Boxx had received an early yellow card in the 15th minute for upending a Brazilian player and was caught chasing a Brazilian counter attack in the 46th minute. Brazilian forward Cristiane bumped Boxx from behind, got tangled in her legs and both went down in a heap. In a harsh decision by referee Nicole Petignat, she whistled the foul, pulled out a second yellow, then red and sent Boxx to the locker room.

U.S. head coach Greg Ryan inserted Carli Lloyd for Lopez at halftime as the USA went to a 3-4-2 formation, but against the talented Brazilians and playing a woman down, the Americans faced a daunting task to get back in the game.

The end of the game belonged to Marta, who put on a dazzling display of dribbling and scored the capper in the 80th minute. She took a chipped pass from Renata Costa in the left side of the penalty box with her back to the goal, flicked the bouncing ball around substitute Tina Ellertson to the inside, ran around her to the outside, then cut inside to evade Whitehill before hitting her shot into the lower left corner. Once again Scurry got a glove to it, but couldn’t turn it away. The two goals gave Marta a tournament-leading seven in the 2007 FIFA Women’s World Cup.

It was the first loss in regulation time for the U.S. women in the past 51 games and first-ever loss under Ryan. The four-goal deficit also marked the biggest margin of defeat in U.S. history.

"Scored an own-goal" for God's sake! "Biggest margin of defeat in U.S. history!" And I can't say columns with headlines like "Brazil overwhelms U.S. with its talent" don't sting. Oh - they sting alright. I blame you for my pain, Brazil, you and your bionic soccer-monster.

I can only hope Germany is ready for what it must face.

Marta: "Raagh!! I'll swallow your soul!!!"

Friday, September 07, 2007

'A straight line is not the shortest distance between two points ...'

I was sad to read today that Madeleine L'Engle, author of A Wrinkle in Time and many other novels, died yesterday at the age of 88.
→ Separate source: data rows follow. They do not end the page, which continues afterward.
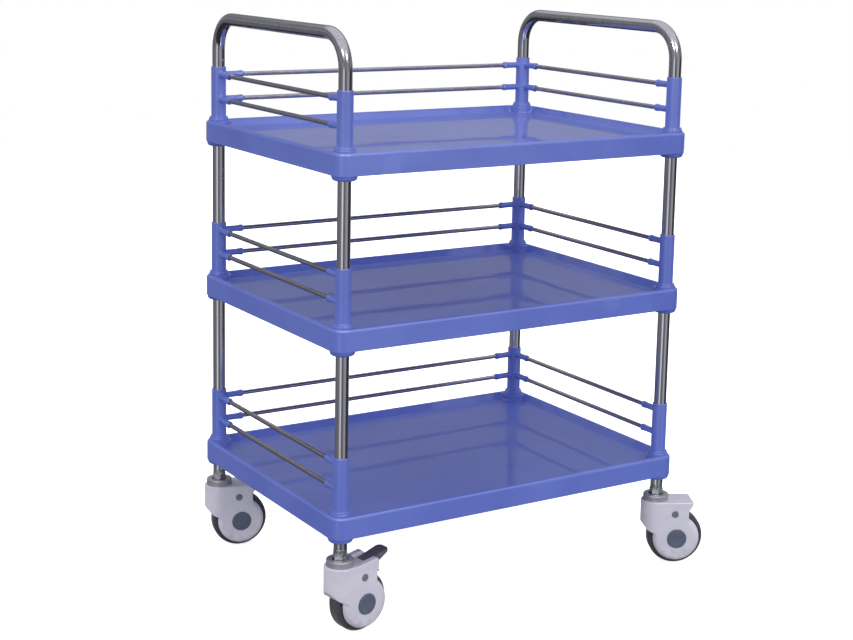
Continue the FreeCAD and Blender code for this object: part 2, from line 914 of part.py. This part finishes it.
def make_axle(label):
    end = size.hub_cap_seat - size.axle_end_gap
    head_seat = size.hub_cap_seat - size.axle_head_depth
    return make_wheel_part(label, [
        (as_dim(0), -end),
        (size.axle_head_radius, -end),
        (size.axle_head_radius, -head_seat),
        (size.axle_radius, -head_seat),
        (size.axle_radius, head_seat),
        (size.axle_head_radius, head_seat),
        (size.axle_head_radius, end),
        (as_dim(0), end),
    ])


def make_hub_caps(label):
    face = size.hub_cap_face
    edge = size.hub_cap_radius
    bend = size.hub_cap_round
    outline = [
        (as_dim(0), size.hub_cap_seat),
        (edge, size.hub_cap_seat),
        (edge, face - bend),
        (edge - bend, face),
        (as_dim(0), face),
    ]
    arcs = {2: (edge - bend, face - bend, bend)}
    return make_pair_of_turned_parts(label, outline, size.trail, size.wheel_radius, arcs)


def make_cover_plugs(label):
    face = size.housing_half_width
    bevel = size.plug_bevel
    outline = [
        (as_dim(0), size.hub_cap_seat),
        (size.plug_radius, size.hub_cap_seat),
        (size.plug_radius, face),
        (size.plug_radius - bevel, face + bevel),
        (as_dim(0), face + bevel),
    ]
    return make_pair_of_turned_parts(label, outline, size.plug_x, size.plug_z)


def make_brake_pedal(label):
    """The foot lever: a boss on its pin, a sloping foot plate and a shoe just above the tyre."""
    body = new_body(label)
    pivot_x = size.pedal_pivot_x
    pivot_z = size.pedal_pivot_z
    width = size.pedal_half_width * 2

    boss = new_sketch(body, "boss", "XZ_Plane")
    add_circle(boss, pivot_x, pivot_z, size.pedal_boss_radius)
    extrude(body, boss, width, symmetric=True)
    for name, outline, breadth in (
        ("plate", PEDAL_PLATE, width),
        ("shoe", PEDAL_SHOE, width - size.shoe_inset * 2),
    ):
        sketch = new_sketch(body, name, "XZ_Plane")
        add_path(sketch, [(pivot_x + along, pivot_z + up) for along, up in outline])
        extrude(body, sketch, breadth, symmetric=True)
    bore = new_sketch(body, "bore", "XZ_Plane")
    add_circle(bore, pivot_x, pivot_z, size.pedal_pin_radius + size.running_gap)
    extrude(body, bore, width + PAST, "Pocket", symmetric=True)

    tip_x = pivot_x.amount + min(along for along, up in PEDAL_TIP)

    def on_tip_corner(edge):
        across = abs(abs(middle(edge).y) - size.pedal_half_width.amount) < 0.01
        return across and middle(edge).x > tip_x and edge.BoundBox.YLength < 0.01

    soften(body, "tip_round", size.pedal_tip_round, on_tip_corner)
    return body


def make_pedal_pin(label):
    body = new_body(label)
    section = new_sketch(body, "section", "XZ_Plane")
    add_circle(section, size.pedal_pivot_x, size.pedal_pivot_z, size.pedal_pin_radius)
    extrude(body, section, size.pedal_pin_half_length * 2, symmetric=True)
    return body


CASTER_HEADINGS = {
    "back_left": size.back_left_heading,
    "front_left": size.front_left_heading,
    "back_right": size.back_right_heading,
    "front_right": size.front_right_heading,
}
BRAKED_CORNERS = ("front_left", "back_right")

# Outlines of the brake lever, as distances from its pivot: along +X and up.
PEDAL_TIP = [(44.5, 14), (44, 17.5)]
PEDAL_PLATE = [(-2, 0), (7, -5), (18, -1.5), (26, 3), (34, 8.5), *PEDAL_TIP, (36, 16.5), (-1, 5), (-4, 2.5)]
PEDAL_SHOE = [(3, -3), (12, -12), (18, -14.8), (25.5, -19), (22, -11), (17, -1), (8, 1)]


def make_caster(corner):
    side_x, side_y = CORNERS[corner]
    braked = corner in BRAKED_CORNERS
    bodies = [
        make_housing(f"{corner}_fork_housing", braked),
        make_tyre(f"{corner}_tyre"),
        make_hub(f"{corner}_wheel_hub"),
        make_bearings(f"{corner}_wheel_bearings"),
        make_axle(f"{corner}_axle"),
        make_hub_caps(f"{corner}_hub_caps"),
        make_cover_plugs(f"{corner}_cover_plugs"),
    ]
    if braked:
        bodies.append(make_brake_pedal(f"{corner}_brake_pedal"))
        bodies.append(make_pedal_pin(f"{corner}_brake_pin"))
    for body in bodies:
        settle(body, half_x * side_x, half_y * side_y, 0, CASTER_HEADINGS[corner])
    return bodies


# ---------------------------------------------------------------- assembly

def make_tier(tier, sleeve_top):
    bodies = [make_tray(f"{tier}_tray", sleeve_top)]
    for corner, (side_x, side_y) in CORNERS.items():
        at_back = side_y > 0
        label = f"{tier}_{corner}_rail_socket"
        bodies.append(make_rail_socket(label, side_x, side_y, sleeve_top, at_back))
    bodies.append(make_rail_pair(f"{tier}_back_rails", "YZ_Plane", half_y, size.post_spacing_x, sleeve_top))
    for side, way in (("left", -1), ("right", 1)):
        label = f"{tier}_{side}_rails"
        bodies.append(make_rail_pair(label, "XZ_Plane", half_x * way, size.post_spacing_y, sleeve_top))
    return bodies


parts = [make_end_frame("left_end_frame", -1), make_end_frame("right_end_frame", 1)]
for tier, sleeve_top in TIERS.items():
    parts += make_tier(tier, sleeve_top)
parts += [make_stem_plugs("caster_stem_plugs"), make_swivel_races("swivel_races")]
for corner in CORNERS:
    parts += make_caster(corner)

doc.recompute()
failed = [item.Name for item in doc.Objects if {"Invalid", "Error"} & set(item.State)]
if failed:
    raise RuntimeError(f"objects that failed: {failed}")
for part in parts:
    if part.Shape.isNull() or not part.Shape.isValid() or not part.Shape.Solids:
        raise RuntimeError(f"no valid solid in {part.Label}")

os.makedirs("parts", exist_ok=True)
for part in parts:
    part.Shape.exportStep(f"parts/{part.Label}.step")
    box = part.Shape.BoundBox
    print(
        f"{part.Label}: {len(part.Shape.Solids)} solid(s), {part.Shape.Volume / 1000:.2f} cm3, "
        f"x {box.XMin:.1f}..{box.XMax:.1f} y {box.YMin:.1f}..{box.YMax:.1f} "
        f"z {box.ZMin:.1f}..{box.ZMax:.1f}"
    )
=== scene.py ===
import json
import math

import bpy
from mathutils import Matrix, Vector


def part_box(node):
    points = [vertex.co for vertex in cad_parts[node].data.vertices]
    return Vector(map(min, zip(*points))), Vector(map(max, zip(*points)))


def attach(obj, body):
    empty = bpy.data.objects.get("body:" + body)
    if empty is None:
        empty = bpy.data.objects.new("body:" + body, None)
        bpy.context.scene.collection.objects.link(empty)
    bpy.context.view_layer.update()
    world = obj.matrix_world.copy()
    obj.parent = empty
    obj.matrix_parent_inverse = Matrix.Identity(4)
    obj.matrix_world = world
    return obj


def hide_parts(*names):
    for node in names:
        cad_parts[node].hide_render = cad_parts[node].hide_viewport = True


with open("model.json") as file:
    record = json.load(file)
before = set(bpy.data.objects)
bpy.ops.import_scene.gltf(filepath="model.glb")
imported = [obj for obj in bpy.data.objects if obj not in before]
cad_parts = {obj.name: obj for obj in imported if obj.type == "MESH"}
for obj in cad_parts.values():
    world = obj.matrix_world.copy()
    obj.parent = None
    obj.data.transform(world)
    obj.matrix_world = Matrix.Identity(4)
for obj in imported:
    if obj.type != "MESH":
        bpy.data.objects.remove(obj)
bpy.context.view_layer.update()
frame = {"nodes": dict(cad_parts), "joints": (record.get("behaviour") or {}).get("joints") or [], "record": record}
nodes = frame["nodes"]
scene = bpy.context.scene

CORNERS = ("back_left", "front_left", "back_right", "front_right")
MM = 0.001

# numbers of the colour sockets on a Mix node
MIX_FIRST, MIX_SECOND, MIX_RESULT = 6, 7, 2

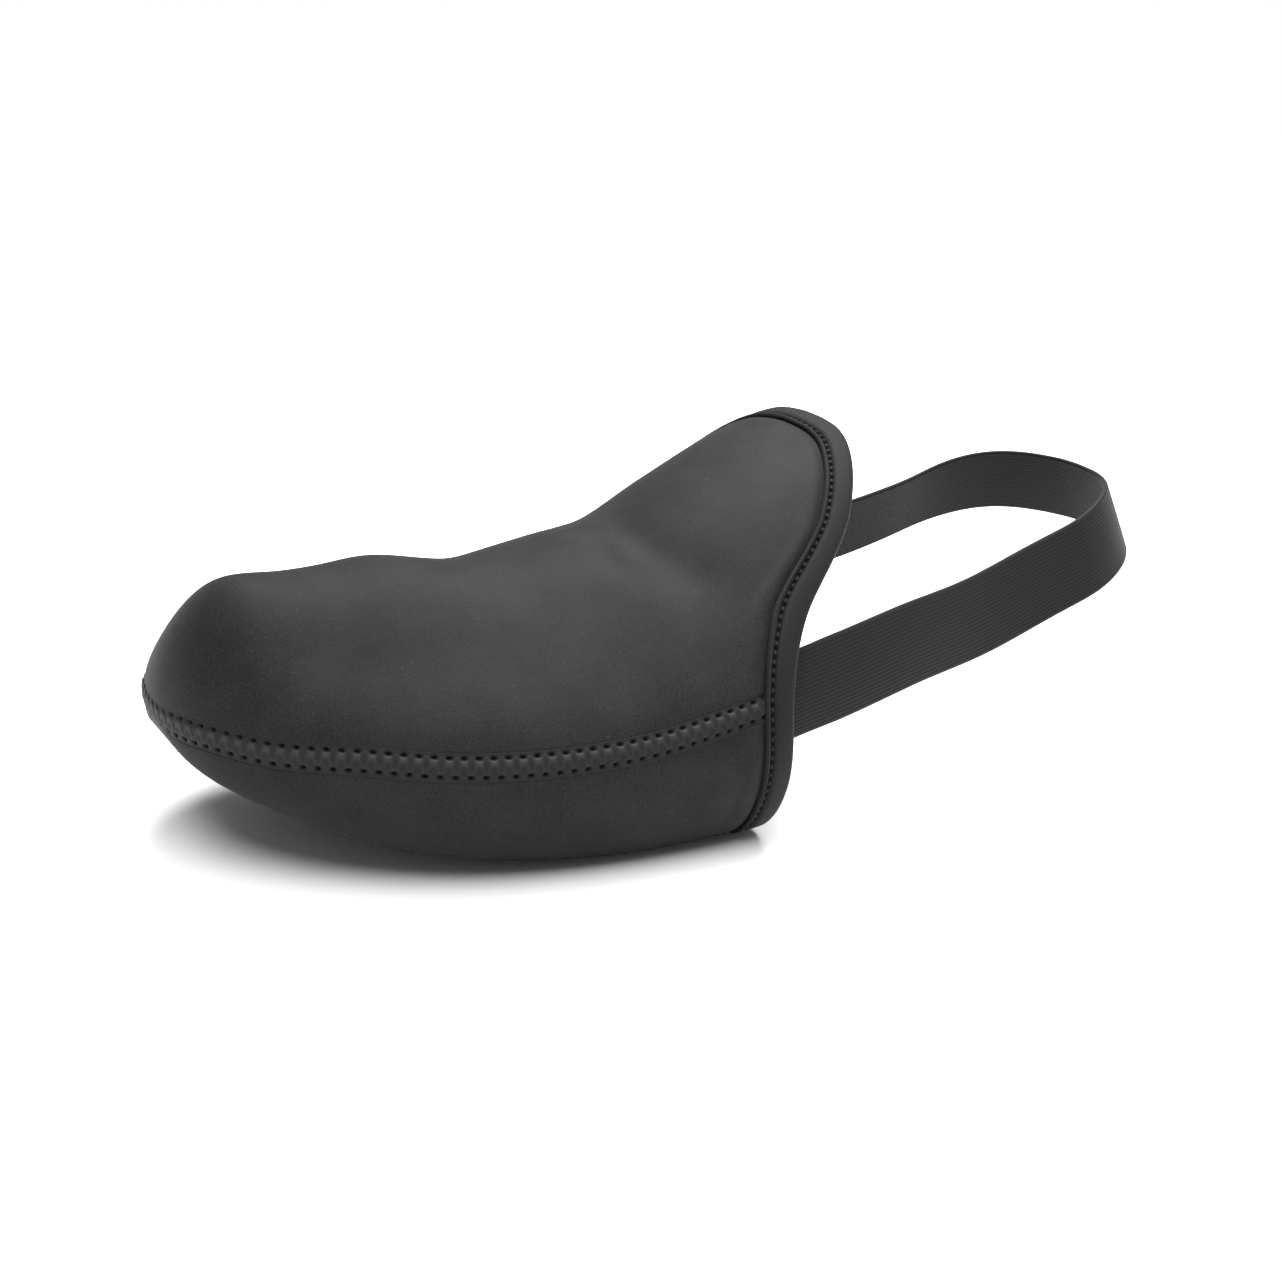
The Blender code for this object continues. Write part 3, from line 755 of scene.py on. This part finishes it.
def build_floor():
    """Pale studio floor."""
    mesh = bmesh.new()
    bmesh.ops.create_grid(mesh, x_segments=1, y_segments=1, size=60.0)
    data = bpy.data.meshes.new("floor")
    mesh.to_mesh(data)
    mesh.free()
    finish = Finish("floor", Base_Color=colour(0.93, 0.93, 0.93), Roughness=0.9, Metallic=0.0,
                    Specular_IOR_Level=0.1)
    data.materials.append(finish.material)
    floor = bpy.data.objects.new("floor", data)
    bpy.context.scene.collection.objects.link(floor)


def add_light(name, place, aim, size, power):
    """Soft box that faces a point."""
    data = bpy.data.lights.new(name, "AREA")
    data.shape = "RECTANGLE"
    data.size, data.size_y = size
    data.energy = power
    light = bpy.data.objects.new(name, data)
    light.location = place
    light.rotation_euler = (Vector(aim) - Vector(place)).to_track_quat("-Z", "Y").to_euler()
    bpy.context.scene.collection.objects.link(light)


def build_lights():
    """White room with a weak glow, a wide sun for the floor and a soft box over the cover."""
    world = bpy.data.worlds.new("studio")
    world.use_nodes = True
    tree = world.node_tree
    room = tree.nodes["Background"]
    room.inputs["Color"].default_value = colour(1.0, 1.0, 1.0)
    room.inputs["Strength"].default_value = ROOM_GLOW
    backdrop = tree.nodes.new("ShaderNodeBackground")
    backdrop.inputs["Color"].default_value = colour(1.0, 1.0, 1.0)
    backdrop.inputs["Strength"].default_value = 1.0
    seen = tree.nodes.new("ShaderNodeLightPath")
    either = tree.nodes.new("ShaderNodeMixShader")
    tree.links.new(seen.outputs["Is Camera Ray"], either.inputs[0])
    tree.links.new(room.outputs[0], either.inputs[1])
    tree.links.new(backdrop.outputs[0], either.inputs[2])
    tree.links.new(either.outputs[0], tree.nodes["World Output"].inputs["Surface"])
    bpy.context.scene.world = world
    sun = bpy.data.lights.new("sun", "SUN")
    sun.energy = SUN_POWER
    sun.angle = SUN_ANGLE
    lamp = bpy.data.objects.new("sun", sun)
    lamp.rotation_euler = (-Vector(SUN_PLACE)).to_track_quat("-Z", "Y").to_euler()
    bpy.context.scene.collection.objects.link(lamp)
    add_light("top_box", BOX_PLACE, (-0.08, 0, 0.05), (1.0, 0.7), BOX_POWER)


def build_camera():
    """Camera at the photograph's angle, rolled as the photograph is."""
    turn_cos, turn_sin = math.cos(CAMERA_TURN), math.sin(CAMERA_TURN)
    rise_cos, rise_sin = math.cos(CAMERA_RISE), math.sin(CAMERA_RISE)
    back = Vector((turn_sin * rise_cos, -turn_cos * rise_cos, rise_sin))
    right = Vector((0, 0, 1)).cross(back).normalized()
    up = back.cross(right)
    roll_cos, roll_sin = math.cos(CAMERA_ROLL), math.sin(CAMERA_ROLL)
    axes = Matrix((right * roll_cos - up * roll_sin, right * roll_sin + up * roll_cos, back)).transposed()
    data = bpy.data.cameras.new("camera")
    data.sensor_width = SENSOR
    data.lens = LENS
    data.clip_start = 0.01
    camera = bpy.data.objects.new("camera", data)
    aim = CAMERA_AIM + Vector((TOE_TIP[0], 0, 0))
    camera.matrix_world = Matrix.Translation(aim + back * CAMERA_DISTANCE) @ axes.to_4x4()
    bpy.context.scene.collection.objects.link(camera)
    bpy.context.scene.camera = camera
    bpy.context.scene.view_settings.view_transform = "Standard"


build_floor()
build_lights()
build_camera()
upper_cloth = neoprene_finish("neoprene", colour(0.008, 0.008, 0.0084), colour(0.018, 0.018, 0.0184))
sole_cloth = neoprene_finish("sole_neoprene", colour(0.007, 0.007, 0.0074), colour(0.016, 0.016, 0.0164))
spun = thread_finish()
build_cloth("upper_cloth", 1.0, 3.0, 170, 150, upper_cloth, "upper")
build_cloth("sole_cloth", -1.0, 1.0, 150, 110, sole_cloth, "sole")
build_seam(seam_finish())
build_binding(tape_finish(), spun)
build_strap(elastic_finish())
L'Engles' Wrinkle was probably the first full-on science fiction book I ever read, or at least it's the earliest I can specifically remember (A Connecticut Yankee in King Arthur's Court might have barely beaten it). And man, did it have an impact.

I must have been around 10 or so, and here was my first introduction to concepts like the space/time continuum, wormholes (though they weren't called that in the book) and planes of existence occupying different dimensions than our own. I must have read A Wrinkle in Time two or three times in a row, and then several more times over the years.

On top of the heavy dose of scientific theory, there was the compellingly creepy theme on the evils of conformity. Even now, there are two things that have stuck with me most from the book; Mrs Whatsit folding her apron to explain a space/time wormhole (the title's "wrinkle in time") and the frighteningly soulless and ordered planet where the kid's father is being held. When the heroes of Wrinkle first get there, the come upon a street lined with gray houses that's empty until, suddenly and with perfect precision, every door opens and a child comes out. Here's a taste of what weirded me out:

"As the skipping rope hit the pavement, so did the ball. As the rope curved over the head of the jumping child, the child with the ball caught the ball. Down came the ropes. Down came the balls. Over and over again. Up. Down. All in rhythm. All identical. Like the houses. Like the paths. Like the flowers."

Guh - it still gives me the creeps.

While looking for a link for background on A Wrinkle in Time, I realized I had completely forgotten about the religious overtones of the story. I'd have to re-read it (and its follow-ups, which are also good), but I remember it being kind of innocuous for the most part. It's definitely there, but it doesn't get in the way of a great story about free-thinking, relativity and the power of love. If you haven't read it, give it a try - you won't be sorry.

Thanks, Madeleine L'Engle - you introduced me to things I still think about today; and whenever I'm explaining a wormhole to someone, I still use your apron as an example.